Qualche ora dopo, in un altro tugurio della capitale italiana, si consumava
l’omicidio Reggiani: la violenza è aberrante, non ha connotazioni etniche. La
morte di qualcuno, la sua sofferenza, l’immaginarne il dolore non possono che
indurre pudore e rispetto. Le riflessioni sono sempre successive, il pensiero si
organizza sì, ma questo avviene sempre un attimo dopo. Invece la razionalità
utilitaristica degli uomini che ricoprono alte cariche istituzionali ha dato
prova del suo cinico opportunismo: un decreto ad hoc che scuote anche
quella minima, irrisoria percezione dell’uguaglianza formale di tutti i
cittadini europei davanti alla legge europea. La Sottosegretaria al Ministro
dell’Interno, Marcella Lucidi, nella puntata de L’Infedele del 7
novembre, spiega che il Ministero dell’Interno è contro ogni forma di
discriminazione e che pertanto è giusto non criminalizzare l’intera comunità
romena per l’omicidio Reggiani. Le sue parole, caute ed educate scatenano un
altro dubbio: è possibile che sia ignara dell’operazione di polizia e pulizia
etnica condotta con perizia e disciplina a Roma, nei campi rom? Il consenso
costruito sulle e contro le miserie che la nostra società genera è pericoloso.

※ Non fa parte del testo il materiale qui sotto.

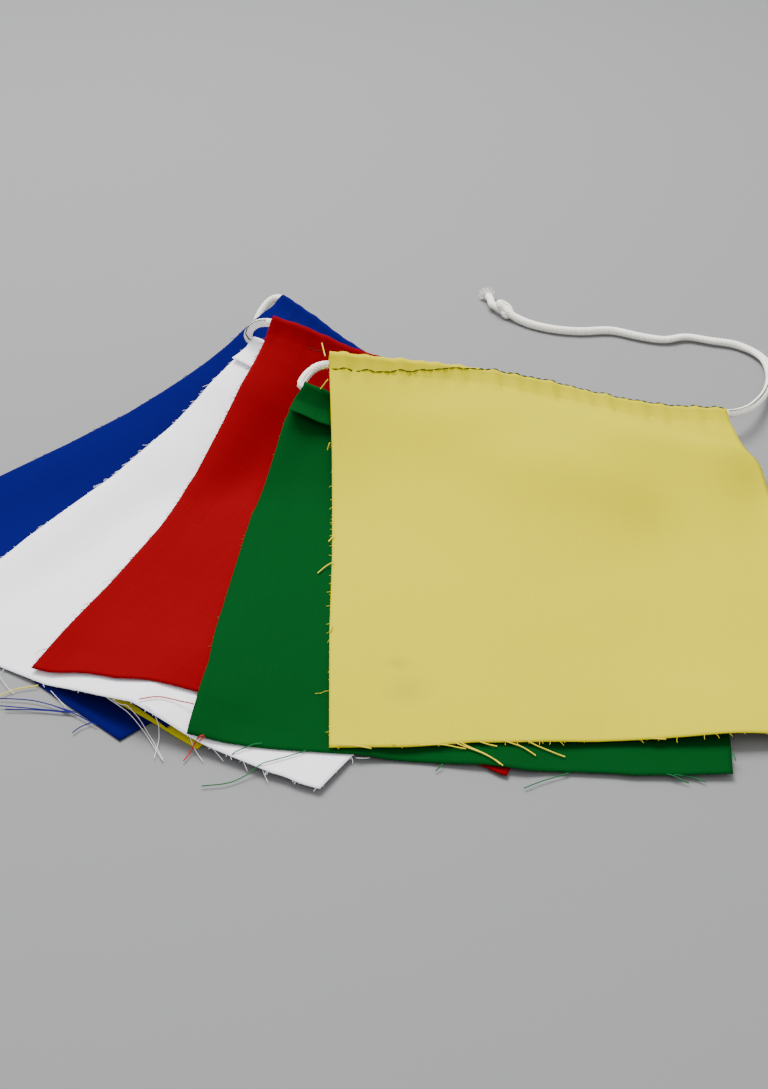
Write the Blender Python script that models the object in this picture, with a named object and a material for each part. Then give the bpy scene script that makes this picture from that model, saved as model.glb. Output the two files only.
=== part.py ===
"""String of ten plain prayer flags, folded back and forth into a low fan, with its free cord end.

Metres, +Z up.  The flags lie on the surface z = 0 with their hems to the back (+Y) and the
fan opening to the front.  The flags are laid one by one, from the bottom of the pile to the
top: each sheet takes the shape of what lies below it, or arches over it as its hem is held up
by the loops of cord.
"""

import math
from dataclasses import dataclass

import bmesh
import bpy
import numpy as np
from mathutils import Vector

# Driving dimensions
FLAG_WIDTH = 0.200
FLAG_DROP = 0.254
GREEN_DROP = 0.238
CLOTH = 0.001
CORD_RADIUS = 0.0020
HEM_FLAP = 0.020
HEM_PLIES_APART = 0.0013
HEM_ROOM = 0.0004
HEM_RADIUS = CORD_RADIUS + HEM_ROOM + CLOTH / 2
HEM_REACH = HEM_RADIUS + 0.53 * CLOTH
HEM_CREST = 0.0015
HEM_PINCH = 0.007
HEM_STEPS = 9
ROLL_START = 300
ROLL_END = 60
FLAP_ROWS = 2
CLEARANCE = 0.00035
LOOP_SPREAD = 0.004
LOOP_STUB = 0.0015
END_STUB = 0.008
STUB_SHARE = 0.7
PIECE_GAP = 0.0003

# Raster on which the pile is laid
CELL = 0.002
REACH_X = 0.256
REACH_Y = 0.240
SPREAD = 0.008
SOFTEN = 0.004
BLEND = 0.004
SINK = 0.008
FREE = -0.040
PAST_END = 0.1
PAST_HEM = 1.2
LIFTS = 6
STAMPS = 6

# Middle of the pile on the surface, in the plan in which the flags are placed below
MIDDLE_X = -0.0010
MIDDLE_Y = 0.0039


@dataclass(frozen=True)
class Flag:
    """One flag: its hem's left end and turn in plan, and how its hem is held up."""

    node: str
    colour: str
    left_x: float
    left_y: float
    turn: float
    flap_side: int
    hem_heights: tuple = None
    fall: float = 0.15
    power: float = 2.0
    columns: int = 7
    rows: int = 11
    drop: float = FLAG_DROP


OVER = 1
UNDER = -1

# From the bottom of the pile to the top; hem heights are at the left, middle and right
FLAGS = (
    Flag("flag_01_blue", "blue", -0.039, 0.174, -43.6, OVER),
    Flag("flag_02_white", "white", -0.011, 0.163, -12.0, UNDER, (0.010, 0.004, 0.004), 0.10),
    Flag("flag_03_red", "red", -0.020, 0.164, -17.0, OVER),
    Flag("flag_04_green", "green", -0.028, 0.170, -24.0, UNDER),
    Flag("flag_05_yellow", "yellow", -0.037, 0.159, -38.0, OVER, (0.028, 0.012, 0.006)),
    Flag("flag_06_blue", "blue", -0.022, 0.180, -43.6, UNDER, (0.040, 0.018, 0.009), 0.17, 2.0, 8, 13),
    Flag("flag_07_white", "white", -0.035, 0.138, -30.8, OVER, (0.034, 0.019, 0.012), 0.13, 1.2, 8, 13),
    Flag("flag_08_red", "red", -0.024, 0.132, -20.0, UNDER, (0.049, 0.027, 0.010), 0.13, 1.15, 8, 13),
    Flag("flag_09_green", "green", -0.007, 0.084, -6.9, OVER, (0.035, 0.020, 0.015), 0.12, 1.5, 8, 13,
         GREEN_DROP),
    Flag("flag_10_yellow", "yellow", 0.006, 0.095, 1.4, UNDER, (0.049, 0.0345, 0.0165), 0.14, 1.5, 8, 13),
)

# For each loop of cord, how far it swings out of the lower and of the upper of the two hems
# that it joins, and how far it sags between them
LOOPS = (
    (0.028, 0.008, 0.0),
    (0.030, 0.030, 0.006),
    (0.012, 0.012, 0.0),
    (0.012, 0.030, 0.012),
    (0.014, 0.018, 0.0),
    (0.016, 0.018, 0.014),
    (0.012, 0.018, 0.0),
    (0.045, 0.018, 0.012),
    (0.006, 0.014, 0.0),
)
LOOP_POINTS = 4

# Route of the free end of the cord, from the top flag's hem to the knot
TAIL_ROUTE = (
    (0.2150, 0.1040, 0.0130),
    (0.2260, 0.1270, 0.0085),
    (0.2330, 0.1410, 0.0055),
    (0.2391, 0.1562, 0.0032),
    (0.2428, 0.1689, 0.0024),
    (0.2429, 0.1812, 0.0024),
    (0.2399, 0.1913, 0.0024),
    (0.2346, 0.1990, 0.0024),
    (0.2272, 0.2049, 0.0024),
    (0.2177, 0.2081, 0.0024),
    (0.1921, 0.2148, 0.0024),
    (0.1616, 0.2201, 0.0024),
    (0.1309, 0.2275, 0.0024),
    (0.1105, 0.2385, 0.0028),
    (0.1010, 0.2468, 0.0036),
)
TAIL_STEP = 0.0075
CURVE_SAMPLES = 16
CORD_BEVEL = 2
KNOT_SIDES = 12
KNOT_END = (0.0953, 0.2588, 0.0038)
TIP_END = (0.0905, 0.2793, 0.0030)

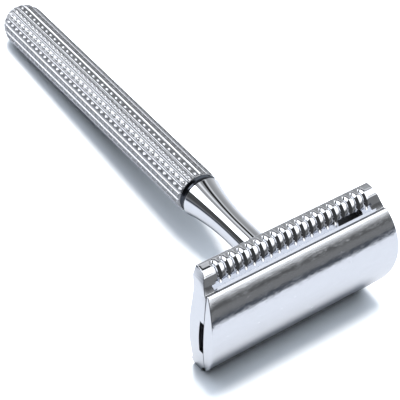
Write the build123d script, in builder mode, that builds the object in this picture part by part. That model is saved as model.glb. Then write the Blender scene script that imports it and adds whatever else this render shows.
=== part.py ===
"""Three-piece double-edge safety razor with a long patterned handle.

The handle's axis is +X and points at the head, the head's length is along Y, and +Z is up
with the razor lying on its side. The origin is the middle of the small flat on the
handle's domed end. Lengths are in millimetres.

The cap and the guard plate clamp a thin blade between them. A threaded stud on the cap
passes through the blade and the plate and screws into the neck of the handle.
"""

import os
from math import cos, radians, sin, sqrt

from build123d import *

os.makedirs("parts", exist_ok=True)

# ---------------------------------------------------------------- driving dimensions

edge_x = 111.0            # plane of the cap's two long edges, from the handle's end flat

# Head, seen from the handle's axis
head_half_length = 22.5   # at the middle of each convex end
end_arc_radius = 39.0     # plan radius of the convex ends of cap and plate

# Cap
cap_half_width = 10.0
cap_crown = 3.5           # crown above the plane of the edges
cap_edge_thickness = 0.42
lip_bulge = 0.08          # rounding of the two long edges
stud_hole_depth = 1.9
pin_hole_depth = 1.5
cut_margin = 1.0          # how far cutting shapes run past the metal

# Blade, a standard double-edge blade bowed by the clamping
bow_radius = 52.0         # underside of the cap
bow_rise = 0.55           # underside of the cap above the plane of the edges, at the middle
blade_half_width = 11.0
blade_half_length = 21.4
blade_edge_half_length = 18.8
blade_tab_half_width = 8.5
blade_thickness = 0.1
blade_clearance = 0.03    # over and under the blade

# Locating pins and stud
pin_radius = 1.3
pin_offset = 11.0         # from the axis, along the head
pin_reach = 3.2           # below the plane of the edges
pin_hole_clearance = 0.1
pin_tip_radius = 0.5
stud_radius = 2.5         # M5 thread
stud_spigot_radius = 2.0
stud_reach = 11.6         # below the plane of the edges
stud_tip_chamfer = 0.6
stud_shoulder_gap = 0.01  # between the stud's shoulder and the cap
stud_plate_clearance = 0.2
stud_socket_clearance = 0.05

# Guard plate
bed_half_width = 9.3      # half width of the curved bed under the blade
bar_radius = 1.9          # safety bar
bar_drop = 4.2            # centre of the bar below the plane of the edges
bar_offset = 11.6         # centre of the bar from the handle's axis
bar_top_inset = 0.85      # where the bar's round top starts, inside the bar's centre
bar_foot = 5.5            # flat underside of the bar below the plane of the edges
bar_foot_inset = 0.2      # inner edge of that flat, inside the bar's centre
plate_underside = 4.05    # flat middle of the underside, below the plane of the edges
plate_slope_drop = 0.3    # the underside slopes down by this much toward the bars
shelf_step = 0.3          # shelf between bed and bar starts this far outside the bed
shelf_inner_drop = 1.2    # its high edge below the plane of the edges
shelf_outer_drop = 2.75   # its low edge, at the bar
tooth_pitch = 1.917
tooth_gaps = 19           # grooves along each bar
groove_depth = 0.6
groove_flank_depth = 0.16       # halfway up a lobe's rounded flank
groove_flank_half_width = 0.38
groove_cutter_lift = 0.02       # keeps the cutter's shoulders clear of the lobes
groove_cutter_height = 0.8
groove_start_angle = -45.0
groove_end_angle = 110.0
end_block_start = 17.8    # from here outward the gap between bed and bar is filled
end_block_inner_drop = 0.95
end_block_outer_drop = 2.3
end_block_foot_drop = 3.5
end_block_inset = 0.4     # how far the block reaches in under the bed
end_notch_half_width = 4.0
end_notch_depth = 1.4
end_notch_length = 1.2
lather_slot_start = 10.1
lather_slot_length = 6.0
lather_slot_width = 1.5
lather_slot_top_drop = 1.0

# Seat between plate and neck
boss_radius = 6.5
boss_foot = 5.6           # below the plane of the edges
seat_drop = 4.6           # the neck's end, below the plane of the edges
seat_radius = 4.2
seat_clearance = 0.05
seat_gap = 0.02
boss_overlap = 0.5

# Neck, with drops measured from the plane of the edges
neck_nose_drop = 6.4
waist_front_drop = 14.0
waist_rear_drop = 19.0
neck_waist_radius = 3.1
neck_swell_drop = 26.1
neck_swell_radius = 3.52
neck_base_drop = 31.8     # shoulder next to the collar
neck_base_radius = 4.65
neck_base_round = 0.2
neck_chamfer = 0.3
nose_direction = (-0.9, -0.45)
axis_direction = (-1, 0)
base_direction = (-0.95, 0.31)
socket_depth = 9.0
collar_radius = 4.5
collar_seat_radius = 3.9
collar_width = 1.6
collar_rim_radius = 0.2
spigot_radius = 3.35
spigot_length = 11.6

# Grip
grip_front_radius = 4.85
grip_rear_radius = 5.2
dome_centre_x = 5.0       # centre of the rounded end, from the end flat
ridge_count = 18
ridge_height = 0.3
ridge_width = 0.5
ridge_root_depth = 1.5    # how far each ridge's blank reaches into the tube's wall
ridge_front_gap = 0.6     # the ridges stop this far short of the front edge
grip_wall_bore = spigot_radius
front_chamfer = 0.25

# Rear plug and core
plug_flat_radius = 1.45
plug_spigot_length = 6.5
plug_chamfer = 0.3
core_length = 55.0
core_gap = 0.5
core_chamfer = 0.4

# ---------------------------------------------------------------- derived places

bow_centre_x = edge_x + bow_rise - bow_radius
blade_outer_radius = bow_radius - blade_clearance
blade_inner_radius = blade_outer_radius - blade_thickness
bed_radius = blade_inner_radius - blade_clearance
bar_x = edge_x - bar_drop
collar_front_x = edge_x - neck_base_drop
grip_front_x = collar_front_x - collar_width
seat_x = edge_x - seat_drop


def on_circle(centre_x, radius, height):
    """Place where a circle about (centre_x, 0) reaches a height, on its +X side."""
    return (centre_x + sqrt(radius**2 - height**2), height)


def mirrored(point):
    """The same point on the head's other side."""
    return (point[0], -point[1])


def plan_outline(half_width):
    """Plan of the head: straight long sides and two convex ends."""
    end_centre = end_arc_radius - head_half_length
    Rectangle(2 * head_half_length, 2 * half_width)
    with Locations((-end_centre, 0)):
        Circle(end_arc_radius, mode=Mode.INTERSECT)
    with Locations((end_centre, 0)):
        Circle(end_arc_radius, mode=Mode.INTERSECT)


# ---------------------------------------------------------------- cap

underside_edge = on_circle(bow_centre_x, bow_radius, cap_half_width)
underside_top = (edge_x + bow_rise, 0)
cap_lip = (edge_x - cap_edge_thickness / 2, cap_half_width + lip_bulge)

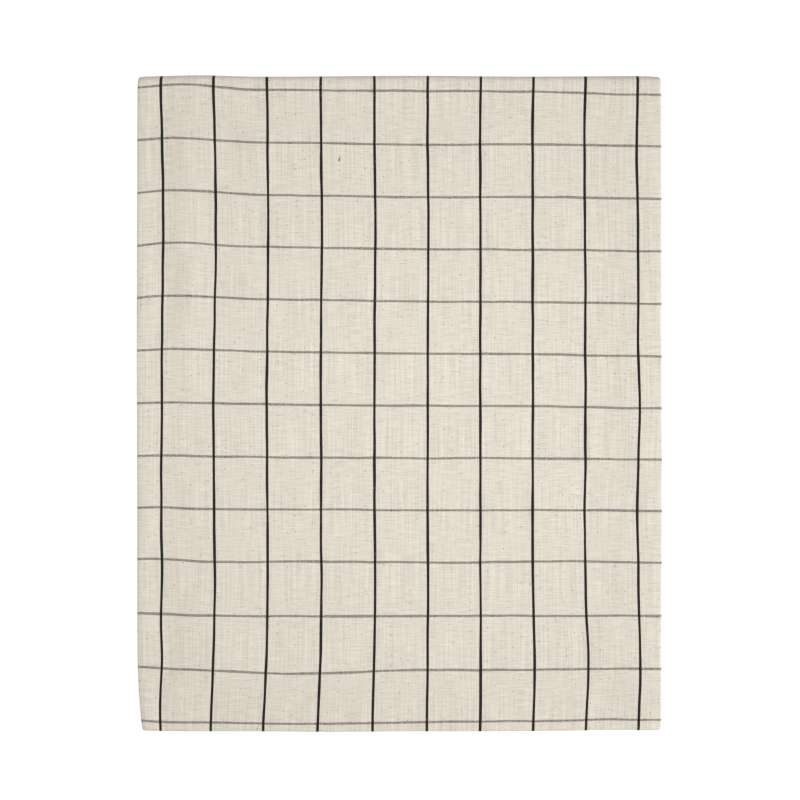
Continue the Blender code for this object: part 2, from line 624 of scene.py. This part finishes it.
@dataclass(frozen=True)
class LinenFinish:
    """Dry plain-weave linen with slubs, and a black check woven in thread by thread.

    The pattern is drawn on the map named in the field, in metres on the flat cloth.
    """

    name: str = "linen"
    map_name: str = "cloth"
    check_across: float = mm(47.1)
    check_along: float = mm(46.8)
    first_across: float = mm(-212.0)
    first_along: float = mm(278.4)
    warp_threads: int = 78
    weft_threads: int = 66
    dark_warps: int = 4
    dark_wefts: int = 3
    warp_colour: Colour = (0.735, 0.685, 0.600)
    weft_colour: Colour = (0.640, 0.585, 0.490)
    slub_colour: Colour = (0.400, 0.340, 0.260)
    black: Colour = (0.012, 0.010, 0.011)
    speck_colour: Colour = (0.200, 0.150, 0.105)
    husk_light: Colour = (0.520, 0.350, 0.130)
    husk_dark: Colour = (0.170, 0.110, 0.035)
    husk_place: tuple[float, float] = (mm(-54.4), mm(218.2))
    roughness: float = 0.88
    sheen: float = 0.12

    def threads(self, desk: NodeDesk) -> dict[str, bpy.types.NodeSocket]:
        """Work out which threads pass at a place and how they lie.

        Args:
            desk: The desk of the material's tree.

        Returns:
            Named sockets: the place, each yarn's number, the place in it, and its dark mask.
        """
        cloth_map = desk.add("ShaderNodeUVMap", uv_map=self.map_name)
        split = desk.add("ShaderNodeSeparateXYZ")
        desk.join(cloth_map.outputs[0], split.inputs[0])
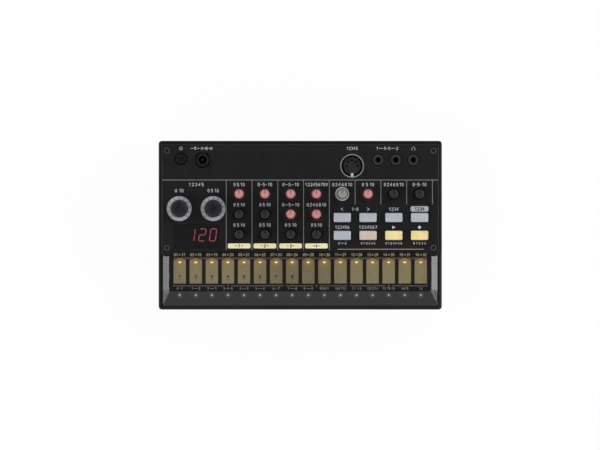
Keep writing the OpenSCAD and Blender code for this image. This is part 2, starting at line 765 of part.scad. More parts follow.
// The pads are one sheet: sixteen fingers that hang from a narrow bar, each with a slot for its light
module touch_pads() {
    color(gold_colour) on_deck() translate([0, 0, -touch_top]) linear_extrude(pad_t) difference() {
        union() {
            for (k = [0:pads - 1])
                translate([pad_u(k) - pad_w / 2, pad_front]) square([pad_w, pad_rear - pad_front]);
            translate([pad_u(0), pad_rear - pad_bar])
                square([pad_u(pads - 1) - pad_u(0), pad_bar]);
        }
        for (k = [0:pads - 1])
            translate([pad_u(k), pad_led_v]) slot(led_slot_w + 0.3, led_slot_d + 0.3);
    }
}

// A small light source, w along u, d along v
module chip(at, z0) {
    block(at, 1.6, 0.8, z0, z0 + 0.6);
}

// One light under each pad, on the touch board's underside, and one in front of it for its step
module step_leds() {
    color("white") on_deck() for (k = [0:pads - 1]) {
        chip([pad_u(k), pad_led_v], -touch_low - 0.6);
        chip([pad_u(k), front_led_v], -board_depth);
    }
}

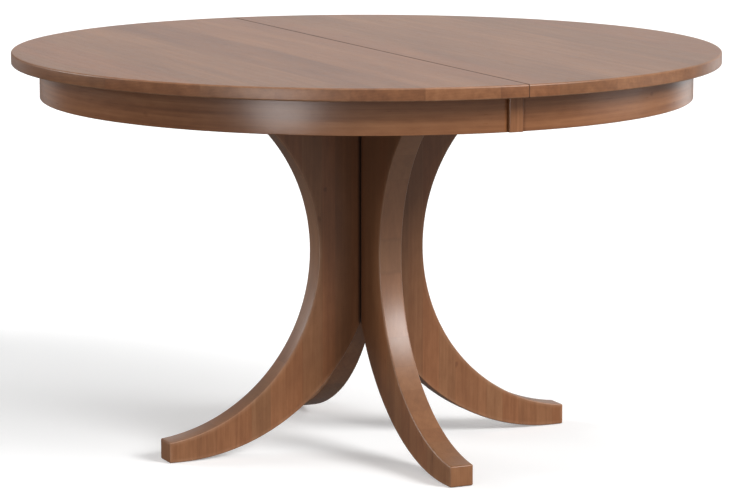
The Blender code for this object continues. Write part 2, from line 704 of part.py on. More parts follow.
def keeper_mesh():
    """The plate and post that the hook catches, on the +X side of the split, post at the origin."""
    plate_low = hung_from - LOCK_PLATE
    post_low = lock_lever_levels()[0] - TOUCH
    half = LOCK_PLATE_WIDTH / 2
    shape = bmesh.new()
    add_box(shape, (-KEEPER_MARGIN, -half, plate_low), (KEEPER_MARGIN, half, hung_from))
    ease(shape, corner_edges(shape, lambda at, edge: lies_along(edge, 2)), LOCK_PLATE, 2)
    post = bmesh.new()
    add_rod(post, (0, 0, post_low), (0, 0, plate_low + LOCK_PLATE / 2), KEEPER_POST_RADIUS)
    return carved(to_mesh(shape, "keeper"), post, "UNION")


def build_pedestal(wood, maple, steel, nylon):
    pedestal = make_body("pedestal")
    leg = leg_mesh()
    glide = glide_mesh()
    lag = lag_mesh()
    for side, angle in LEG_DIRECTIONS.items():
        place("leg_" + side, leg, wood, pedestal, angle=angle)
        foot = turned(angle) @ Vector((glide_reach, 0, 0))
        place("foot_glide_" + side, glide, nylon, pedestal, foot, angle)
        place("lag_screw_" + side, lag, steel, pedestal, turned(angle) @ Vector((lag_reach, 0, 0)), angle)
    place("pedestal_plate", plate_mesh(), maple, pedestal)
    rail = centre_rail_mesh()
    axle = axle_mesh()
    screw = rail_screw_mesh()
    pinion = pinion_mesh()
    for row, y in SLIDE_ROWS.items():
        place("centre_rail_" + row, rail, maple, pedestal, (0, y, 0))
        place("pinion_axle_" + row, axle, steel, pedestal, (0, y, 0))
        for side, x in (("left", -RAIL_SCREW_REACH), ("right", RAIL_SCREW_REACH)):
            place(f"rail_screw_{row}_{side}", screw, steel, pedestal, (x, y, 0))
        spin = make_body("pinion_body_" + row, pedestal, (0, y, gear_level))
        place("pinion_" + row, pinion, nylon, spin)
    return pedestal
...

Chissà se Walter Veltroni e gli uomini del suo gabinetto ricordano di aver
studiato la storia italiana, soprattutto quella che va dalla fine della prima
guerra mondiale ai giorni nostri. Ma certo, che stupidaggine è mai questa,
Veltroni ogni anno va in pellegrinaggio ad Auschwitz. Solo, a questo punto, non
è ben chiaro che cosa ci vada a fare.
Note
1. Il manifesto - Riccardo Iori, 4/11/ 2007.
2. Il Messaggero – Claudio Marincola, 7/11/2007.